In comparison, in just six episodes of Season 33 we have seen practically all the big names back – with most of the others promised in the balance of the season: Daleks, Weeping Angels, Sontarans and Silurians (although Strax and Vastra have both to some extent transcended their races, as I’ve mentioned earlier), with Cybermen due some time this year.
In previous parts of this series I have suggested that the recurring big-name monsters of the original series often constituted a ‘shorthand for evil’ – using the Daleks or Cybermen saved writers from having to come up with a new concept or motivation for an antagonist.
However, these days the classic monsters have become genuinely iconic, and their use now often taps into this – rather than being used as a shorthand for evil per se, they are deployed to ensure a particular episode draws attention and is perceived as of greater importance than the norm. This certainly seems to be the case with The Angels Take Manhattan, the return of the Weeping Angels just upping the ante (and expectations) in episode already primed to grab people’s attention. The way the series operates now, it would feel wrong for a companion to depart following a battle with a ‘new’ enemy.
Possibly the use of the Daleks in Asylum of the Daleks was designed to ensure people were lured in to enjoy the surprise appearance of Jenna-Louise Coleman – the inevitable ‘the new companion is a Dalek’ headlines may have been lurking at the back of Moffat’s mind, as well. At least the episode attempts to do something new with the Daleks and their culture, even if that means riding roughshod over existing continuity, plot coherence, and common sense.
The surprise return of the Great Intelligence in The Snowmen is not quite the same as the other classic revivals of recent years – for one thing, the Intelligence’s appearance is a surprise, not the main publicity hook for the story, and for another, one doesn’t need to be aware that it is a recurring enemy for the story to work. It is, and this is not especially appropriate for a Christmas episode, an Easter egg. The episode works quite well on its own terms, with a plausible (if not exactly nuanced) villain and some interesting monsters.
There was another bona fide villain in the shape of Solomon from Dinosaurs on a Spaceship. As I said when I was talking about this episode at the time, the fact that there was a genuine, unequivocal villain in this story was one of the main reasons I enjoyed it as much as I did. Not a villain to add to the list of all-time series greats, by any means, but a properly malevolent embodied presence for the Doctor to take on, and rare enough these days. Of course, if we’re going to talk about the series’ approach to evil and morality, we should probably touch on the controversy surrounding the episode’s denouement and Solomon’s demise: hoist by his own petard in the classic style, Solomon found himself blown up, with the Doctor choosing to leave him to his fate rather than save him.

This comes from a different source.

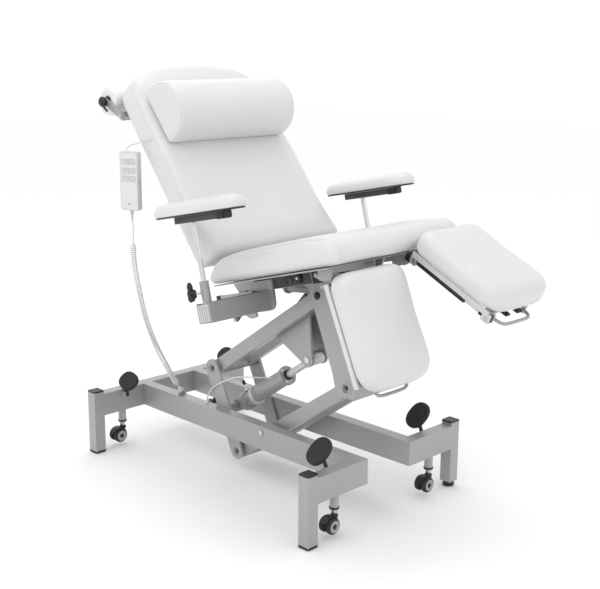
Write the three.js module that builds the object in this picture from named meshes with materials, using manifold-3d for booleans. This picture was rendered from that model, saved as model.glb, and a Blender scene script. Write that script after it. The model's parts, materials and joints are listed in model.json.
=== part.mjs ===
// Patient recliner chair: a two-rail base on four posts, a parallelogram lift,
// a tilting seat, a reclining back and two separate leg rests.
// Millimetres. +X points to the foot end, +Y to the patient's left, +Z up.
import * as THREE from 'three';
import { mergeVertices } from 'three/addons/utils/BufferGeometryUtils.js';
import Module from 'manifold-3d';

const wasm = await Module();
wasm.setup();

// ---- Driving dimensions ----
// The layout is drawn about the middle of the base, then moved so that the
// origin lies under the middle of the whole chair.
const ORIGIN_SHIFT = [-185.76, 0, 0];

// Base
const TUBE = 40;
const RAIL_INNER = 97;
const RAIL_BOTTOM = 134;
const RAIL_TOP = 213;
const BASE_END = 544;
const POST_OUTER = 348.7;
const POST_TOP = 226;
const FOOT_GAP = 17;

// Casters with foot pedals
const CASTER_Y = 220;
const CASTER_X = BASE_END - TUBE / 2;
const WHEEL_RADIUS = 25;
const WHEEL_CENTRE = 41;
const CASTER_TRAIL = 20;
const STEM_RADIUS = 9.8;

// Lift: two parallel links between the base brackets and the column
const LIFT_BASE_UPPER = [-167, 337];
const LIFT_BASE_LOWER = [-45, 72];
const LINK_LENGTH = 597;
const LINK_ANGLE = 34.4;
const LINK_INNER = 50;
const LINK_OUTER = 82;
const PIVOT_RADIUS = 13;
const PIVOT_BORE = 14;
const LIFT_ANCHOR = [-120, 200];
const LIFT_ROD_PIN = [380, -139];

// Seat, drawn level about its tilt pivot
const TILT_PIVOT = [247, 715];
const SEAT_TILT = 15;
const SEAT_HALF_WIDTH = 290;
const RAIL_Y = [99, 139];
const TILT_ANCHOR = [500, 470];
const TILT_LUG = [215, -12];

// Backrest, drawn along its own length above its hinge
const BACK_PIVOT = [-239, 60];
const BACK_LEAN = 24.2;
const BACK_LENGTH = 742;
const BACK_FRONT = 112;
const BACK_REAR = 10;
const BACK_LEVER = [-77, -37];
const BACK_ANCHOR = [-12, -46];

// Leg rests, drawn along their own length from the knee axis
const KNEE_AXIS = [277, 98];
const LEG_HANGING = 81;
const LEG_RAISED = 41;
const LEG_START = 102;
const LEG_END = 445;
const LEG_Y = [15, 285];

// Armrests
const ARM_POST = [-112, 374];
const ARM_HEIGHT = 232;
const ARM_PAD_TILT = 3;

// Handset and its lead
const HANDSET_CENTRE = [-290, -322, 983];
const HANDSET_SIZE = [67, 25, 188];
const HANDSET_TURN = 21;
const CURLY_RADIUS = 10;
const LEAD_RADIUS = 2.5;
const GAP = 0.3;

const rad = THREE.MathUtils.degToRad;

// ---- Solid helpers ----

function toSolid(geometry) {
  const bare = new THREE.BufferGeometry();
  const source = geometry.index ? geometry.toNonIndexed() : geometry;
  bare.setAttribute('position', source.getAttribute('position').clone());
  const merged = mergeVertices(bare, 1e-4);
  const index = merged.index.array;
  const triangles = [];
  for (let i = 0; i < index.length; i += 3) {
    const [a, b, c] = [index[i], index[i + 1], index[i + 2]];
    if (a !== b && b !== c && c !== a) triangles.push(a, b, c);
  }
  const vertProperties = new Float32Array(merged.getAttribute('position').array);
  const triVerts = new Uint32Array(triangles);
  return new wasm.Manifold(new wasm.Mesh({ numProp: 3, vertProperties, triVerts }));
}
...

There was a significant response arguing that this was too callous and brutal an act on the Doctor’s part, and that he would never leave anyone to their death, no matter how evil they were. I’m not sure where this idea comes from: possibly the modern audience has been seduced by the lovely-fluffy-boffin approach of Matt Smith, and the romantic-hero persona of David Tennant, because the main conception of the Doctor for the course of much of the series has been that this is a man who, when it all kicks off, is utterly ruthless in putting his enemies down: there are countless examples of this, including several from the new series (the death of Cassandra in End of the World being just one). That he usually does so without picking up a weapon himself is one of the things that makes him so interesting as a character, but he’s never been presented as any kind of pacifist.

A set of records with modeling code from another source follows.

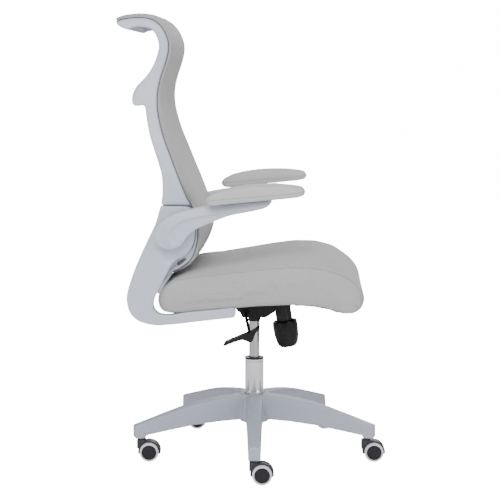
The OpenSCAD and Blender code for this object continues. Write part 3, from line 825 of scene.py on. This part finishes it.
def shifted(line, k):
    """The line moved to its front by k millimetres."""
    out = []
    for i, p in enumerate(line):
        a, b = line[max(i - 1, 0)], line[min(i + 1, len(line) - 1)]
        d = Vector((b[0] - a[0], b[1] - a[1])).normalized()
        out.append((p[0] + k * d.y, p[1] - k * d.x))
    return out


rail_outline = bent(FRONT) + bent(REAR)
rails = [plate("rail_right", rail_outline, -RAIL_OUT, -RAIL_IN),
         plate("rail_left", rail_outline, RAIL_IN, RAIL_OUT)]
head_front = [p for p in bent(FRONT) if p[1] > HEAD_FROM]
head_rear = [p for p in bent(REAR) if p[1] > HEAD_FROM]
head = plate("head_shell", head_front + head_rear, -141, 141)
hollow = plate("hollow", [(302, 1131), (296, 1136), (266, 1136), (256, 1131), (262, 1110),
                          (305, 1110)], -128, 128)
cut_out(head, hollow)
frame_shell = joined("frame_shell", *rails, head)
moulded(frame_shell, 2.6 * MM, 3)


def rail_point(x, y, z):
    """Spreads the rails from a constant width to the back's real outline."""
    side = math.copysign(1, x)
    across = abs(x) / MM
    outer = half_width(z / MM)
    inner = outer - RAIL
    if z < 0.730:
        inner = along(z / MM, [(684, 180), (700, 180), (730, outer - RAIL)])
    if across < RAIL_IN:
        spread = across / RAIL_IN * inner
    else:
        spread = inner + (across - RAIL_IN) / RAIL * (outer - inner)
    return Vector((side * spread * MM, y, z))


reshape(frame_shell, rail_point)
low_line = bent(FRONT_LOW)
low_rear = [(y, z) for y, z in shifted(low_line, -22) if z > 545]
low_rear += [p for p in shifted(low_line, -9) if p[1] < 530]
low_shell = plate("low_shell", low_line + low_rear[::-1], -206, 206)
frame_shell = joined("frame_shell", frame_shell, low_shell)
moulded(frame_shell, 2.6 * MM, 6)
smooth_faces(frame_shell, 60)
finished(frame_shell, "seat", "light_plastic", light_grey, "back_frame")

HOOK = [(270, 997), (282, 987), (292, 975), (299, 962), (302, 949), (301, 937), (296, 930),
        (288, 929), (283, 933), (288, 945), (285, 956), (277, 967), (268, 975)]
hanger = plate("hanger_bar", bent(HOOK + HOOK[:1], 3)[:-1], -162, 162)
moulded(hanger, 2 * MM, 6)
smooth_faces(hanger, 60)
finished(hanger, "seat", "light_plastic", light_grey, "coat_hanger")

# The upholstered panel follows the frame's front line, 6 mm thick at its edge. It is padded
# at the head and the lumbar, and hollow across the width between them, as a stretched cover is.
PANEL_LINE = bent(FRONT, 6)[:-1] + bent(FRONT_LOW, 6)[:-17]
lengths = [0.0]
for a, b in zip(PANEL_LINE, PANEL_LINE[1:]):
    lengths.append(lengths[-1] + math.dist(a, b))


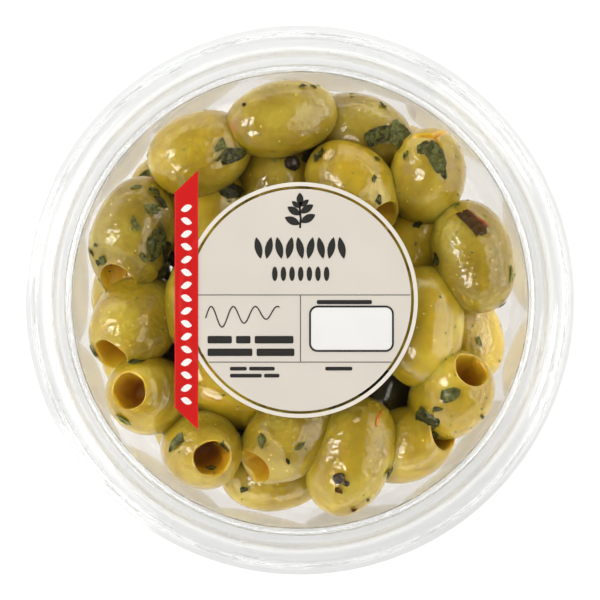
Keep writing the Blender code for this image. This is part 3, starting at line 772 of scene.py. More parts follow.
def settle(rows):
    """Moves the olives apart until they only touch, inside the tub and under the lid.

    It repeats the CAD's settling, so that each fine olive lies on its solid. Each olive is
    taken as three balls on its axis.
    """
    centres = np.array([row[1:4] for row in rows], float)
    homes = centres.copy()
    axes = np.array([axis_of(row[6], row[7]) for row in rows])
    lengths = np.array([row[4] for row in rows])
    widths = np.array([row[5] for row in rows])
    shown = np.arange(len(rows)) < len(SHOWN_OLIVES)
    balls = np.stack([END_BALL * widths / 2, widths / 2, END_BALL * widths / 2], axis=1)
    reach = lengths / 2 - balls[:, 0]
    offsets = np.stack([-reach, 0 * reach, reach], axis=1)
    own = np.arange(len(rows))
    for _ in range(SETTLING_ROUNDS):
        places = centres[:, None, :] + axes[:, None, :] * offsets[:, :, None]
        gap = places[:, :, None, None, :] - places[None, None, :, :, :]
        distance = np.linalg.norm(gap, axis=4) + 1e-6
        overlap = balls[:, :, None, None] + balls[None, None, :, :] - distance
        overlap = np.clip(overlap, 0.0, None)
        overlap[own, :, own, :] = 0.0
        centres += PUSH * (gap / distance[..., None] * overlap[..., None]).sum(axis=(1, 2, 3))
        centres[:, 2] -= SINKING
        drift = (homes - centres) * (HELD, HELD, HELD_UP)
        centres += drift * np.where(shown, 1.0, 0.0)[:, None]
        places = centres[:, None, :] + axes[:, None, :] * offsets[:, :, None]
        spread = np.linalg.norm(places[:, :, :2], axis=2)
        beyond = spread - (wall_radius(places[:, :, 2]) - WALL_CLEARANCE - balls)
        worst = beyond.argmax(axis=1)
        outward = places[own, worst, :2] / (spread[own, worst, None] + 1e-6)
        centres[:, :2] -= outward * np.clip(beyond[own, worst, None], 0.0, None)
        lowest = (places[:, :, 2] - balls).min(axis=1) - FLOOR_INSIDE - CLEARANCE
        highest = (places[:, :, 2] + balls).max(axis=1) - HEAP_TOP
        centres[:, 2] -= np.clip(lowest, None, 0.0) + np.clip(highest, 0.0, None)
    return centres, axes, lengths, widths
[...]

This naturally leads us on to A Town Called Mercy, in which we do see the Doctor picking up a weapon and getting into a bit of a tizzy when facing a war criminal. A bit like Dinosaurs on a Spaceship’s ‘Team TARDIS’, this in one of those ideas which works in the context of the episode but feels a bit at odds with the series’ usual style – Kahler-Jex isn’t a very nice man, but he’s not quite (for example) Davros, whom the Doctor has showed every sign of being unable to kill in cold blood. The best one can say is that the Doctor’s hostility towards Jex is understandable, but his utter fury seems very out of character.
Then again, this whole episode seems to be playing by subtly different rules – most of the time Doctor Who operates in terms of Good and Evil, with perhaps the occasional carefully deployed shade of grey. A Town Called Mercy seems to have wandered over into the Star Trek universe – it wouldn’t take a massive rewrite for this to be an inconspicuous Trek episode – with its knotty moral problems, redemptive (and predictable) self-sacrifice, and general sense of its own profundity. At the time this was my favourite episode of the season, mainly because the plot actually makes sense and it has some kind of weight to it, but at the same time it’s the least like traditional Doctor Who.
Then again, with the exception of The Snowmen none of these episodes felt much like my kind of Doctor Who – Asylum of the Daleks is a gimmicky spectacle which doesn’t even make sense on its own terms, Dinosaurs on a Spaceship is a silly romp (again, slightly gimmicky), A Town Called Mercy we’ve just discussed, The Power of Three is a deliberate attempt at format-busting to which the putative A-plot is very secondary, and The Angels Take Manhattan is all about the convolutions of its own tangled timelines and how they conspire to generate an appropriately melodramatic climax.
In all cases the opposition between the Doctor and that week’s enemy is either not the main focus of the episode, or shares that position with whichever gimmick is being employed. This is less a series about moral conflict, and more one about playing with ideas and elements of characterisation and the format.
However, The Snowmen goes a long way to redress this problem, if indeed that’s how you perceive: probably why I like it much more than any of the other recent episodes. One would hope that in this anniversary year the series would be looking to respect its heritage, roots and traditions, and that the improvements of The Snowmen are the first sign of this. We will find out soon enough, I expect.